As the evidence strongly suggests that the single biggest factor behind the decline in private sector union density in Ontario has been labour’s inability to organize smaller workplaces in the growing private service sector, serious attention must be paid to new sectoral approaches to collective bargaining such as the Baigent-Ready model. Changing Workplaces represents a once in a generation opportunity to put in place a collective bargaining regime that will reverse the decades long decline in private sector union density in Ontario and a failure to do so virtually ensures the continued stagnation of private sector wages rooted in a lack of bargaining power on the part of Ontario’s private sector workers – particularly those in the service sector.
In the best of all possible worlds, Ontario labour wouldn’t have to choose between its top priorities on the Wagner Act side (card certification, first contract arbitration, etc.) and the implementation of Broader-based Bargaining (BBB) regimes.

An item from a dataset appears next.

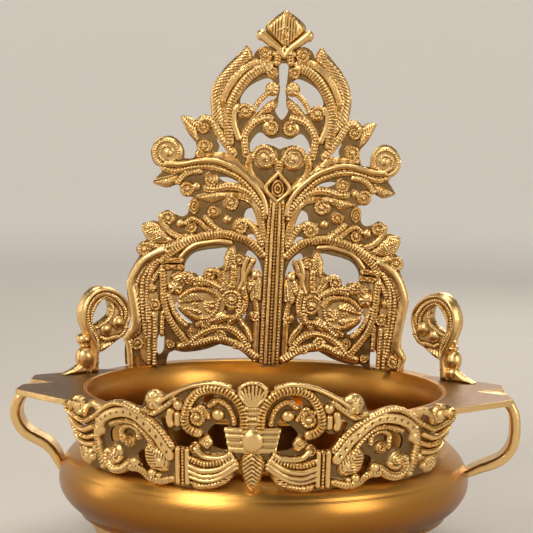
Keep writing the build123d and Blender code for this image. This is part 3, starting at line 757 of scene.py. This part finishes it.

But if the Wynne government sends a clear signal to labour that it is unwilling to legislate significant LRA changes on both the Wagner Act and BBB fronts (in addition to ESA changes), labour needs to be realistic about where its future growth lies and forcefully present something like Baigent-Ready as a top priority.
Ontario business is already mobilizing to oppose any and all progressive reforms to Ontario’s labour laws and once the final Changing Workplaces report is released, business will step up its efforts and present a united front aimed at stopping any legislative change it believes will strengthen labour bargaining power in the province.
In other words, the future of organized labour in the private sector is on the line and the fight over LRA reform that will play itself out over the next 12 months in Ontario is one that labour and its political allies simply can’t afford to lose.